Do this:
Retype all of the data. Every line must match exactly.
>> begin
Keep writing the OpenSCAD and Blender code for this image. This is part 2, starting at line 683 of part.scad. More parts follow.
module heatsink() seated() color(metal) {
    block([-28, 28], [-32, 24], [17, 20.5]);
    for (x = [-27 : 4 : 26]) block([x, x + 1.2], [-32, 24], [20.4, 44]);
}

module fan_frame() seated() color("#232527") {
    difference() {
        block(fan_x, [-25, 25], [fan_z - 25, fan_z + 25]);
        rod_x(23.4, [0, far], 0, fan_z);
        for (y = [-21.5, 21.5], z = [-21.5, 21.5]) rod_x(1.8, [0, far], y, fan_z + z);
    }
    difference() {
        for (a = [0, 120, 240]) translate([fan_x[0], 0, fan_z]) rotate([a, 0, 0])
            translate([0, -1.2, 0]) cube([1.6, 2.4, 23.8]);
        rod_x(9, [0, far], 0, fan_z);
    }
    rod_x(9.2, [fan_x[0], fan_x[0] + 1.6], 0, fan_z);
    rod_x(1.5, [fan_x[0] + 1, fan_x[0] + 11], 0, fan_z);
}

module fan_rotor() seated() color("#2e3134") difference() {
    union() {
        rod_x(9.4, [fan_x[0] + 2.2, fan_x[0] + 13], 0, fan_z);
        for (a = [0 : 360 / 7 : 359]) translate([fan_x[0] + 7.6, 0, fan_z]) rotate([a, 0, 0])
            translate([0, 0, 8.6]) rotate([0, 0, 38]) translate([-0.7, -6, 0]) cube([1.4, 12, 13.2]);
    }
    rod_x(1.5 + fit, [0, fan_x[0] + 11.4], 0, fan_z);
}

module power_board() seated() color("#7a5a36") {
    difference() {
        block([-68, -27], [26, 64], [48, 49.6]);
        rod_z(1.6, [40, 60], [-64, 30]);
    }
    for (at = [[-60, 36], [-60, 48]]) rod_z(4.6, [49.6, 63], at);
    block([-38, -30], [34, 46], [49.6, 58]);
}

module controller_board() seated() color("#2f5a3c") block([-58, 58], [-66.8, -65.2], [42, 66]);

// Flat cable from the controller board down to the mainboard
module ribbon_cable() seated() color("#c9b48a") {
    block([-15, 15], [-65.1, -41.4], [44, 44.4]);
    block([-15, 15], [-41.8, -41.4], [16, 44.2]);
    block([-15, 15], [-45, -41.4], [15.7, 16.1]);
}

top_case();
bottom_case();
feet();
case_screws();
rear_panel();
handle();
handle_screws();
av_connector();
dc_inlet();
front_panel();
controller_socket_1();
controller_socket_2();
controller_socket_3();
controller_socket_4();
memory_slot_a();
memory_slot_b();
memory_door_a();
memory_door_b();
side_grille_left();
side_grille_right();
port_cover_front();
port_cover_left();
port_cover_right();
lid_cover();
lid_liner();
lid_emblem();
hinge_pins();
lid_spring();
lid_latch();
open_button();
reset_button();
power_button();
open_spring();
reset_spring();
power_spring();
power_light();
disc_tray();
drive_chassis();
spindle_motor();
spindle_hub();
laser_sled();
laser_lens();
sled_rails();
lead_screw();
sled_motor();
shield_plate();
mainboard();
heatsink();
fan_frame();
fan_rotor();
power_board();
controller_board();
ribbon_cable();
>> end
Complete response:
Keep writing the OpenSCAD and Blender code for this image. This is part 2, starting at line 683 of part.scad. More parts follow.
module heatsink() seated() color(metal) {
    block([-28, 28], [-32, 24], [17, 20.5]);
    for (x = [-27 : 4 : 26]) block([x, x + 1.2], [-32, 24], [20.4, 44]);
}

module fan_frame() seated() color("#232527") {
    difference() {
        block(fan_x, [-25, 25], [fan_z - 25, fan_z + 25]);
        rod_x(23.4, [0, far], 0, fan_z);
        for (y = [-21.5, 21.5], z = [-21.5, 21.5]) rod_x(1.8, [0, far], y, fan_z + z);
    }
    difference() {
        for (a = [0, 120, 240]) translate([fan_x[0], 0, fan_z]) rotate([a, 0, 0])
            translate([0, -1.2, 0]) cube([1.6, 2.4, 23.8]);
        rod_x(9, [0, far], 0, fan_z);
    }
    rod_x(9.2, [fan_x[0], fan_x[0] + 1.6], 0, fan_z);
    rod_x(1.5, [fan_x[0] + 1, fan_x[0] + 11], 0, fan_z);
}

module fan_rotor() seated() color("#2e3134") difference() {
    union() {
        rod_x(9.4, [fan_x[0] + 2.2, fan_x[0] + 13], 0, fan_z);
        for (a = [0 : 360 / 7 : 359]) translate([fan_x[0] + 7.6, 0, fan_z]) rotate([a, 0, 0])
            translate([0, 0, 8.6]) rotate([0, 0, 38]) translate([-0.7, -6, 0]) cube([1.4, 12, 13.2]);
    }
    rod_x(1.5 + fit, [0, fan_x[0] + 11.4], 0, fan_z);
}

module power_board() seated() color("#7a5a36") {
    difference() {
        block([-68, -27], [26, 64], [48, 49.6]);
        rod_z(1.6, [40, 60], [-64, 30]);
    }
    for (at = [[-60, 36], [-60, 48]]) rod_z(4.6, [49.6, 63], at);
    block([-38, -30], [34, 46], [49.6, 58]);
}

module controller_board() seated() color("#2f5a3c") block([-58, 58], [-66.8, -65.2], [42, 66]);

// Flat cable from the controller board down to the mainboard
module ribbon_cable() seated() color("#c9b48a") {
    block([-15, 15], [-65.1, -41.4], [44, 44.4]);
    block([-15, 15], [-41.8, -41.4], [16, 44.2]);
    block([-15, 15], [-45, -41.4], [15.7, 16.1]);
}

top_case();
bottom_case();
feet();
case_screws();
rear_panel();
handle();
handle_screws();
av_connector();
dc_inlet();
front_panel();
controller_socket_1();
controller_socket_2();
controller_socket_3();
controller_socket_4();
memory_slot_a();
memory_slot_b();
memory_door_a();
memory_door_b();
side_grille_left();
side_grille_right();
port_cover_front();
port_cover_left();
port_cover_right();
lid_cover();
lid_liner();
lid_emblem();
hinge_pins();
lid_spring();
lid_latch();
open_button();
reset_button();
power_button();
open_spring();
reset_spring();
power_spring();
power_light();
disc_tray();
drive_chassis();
spindle_motor();
spindle_hub();
laser_sled();
laser_lens();
sled_rails();
lead_screw();
sled_motor();
shield_plate();
mainboard();
heatsink();
fan_frame();
fan_rotor();
power_board();
controller_board();
ribbon_cable();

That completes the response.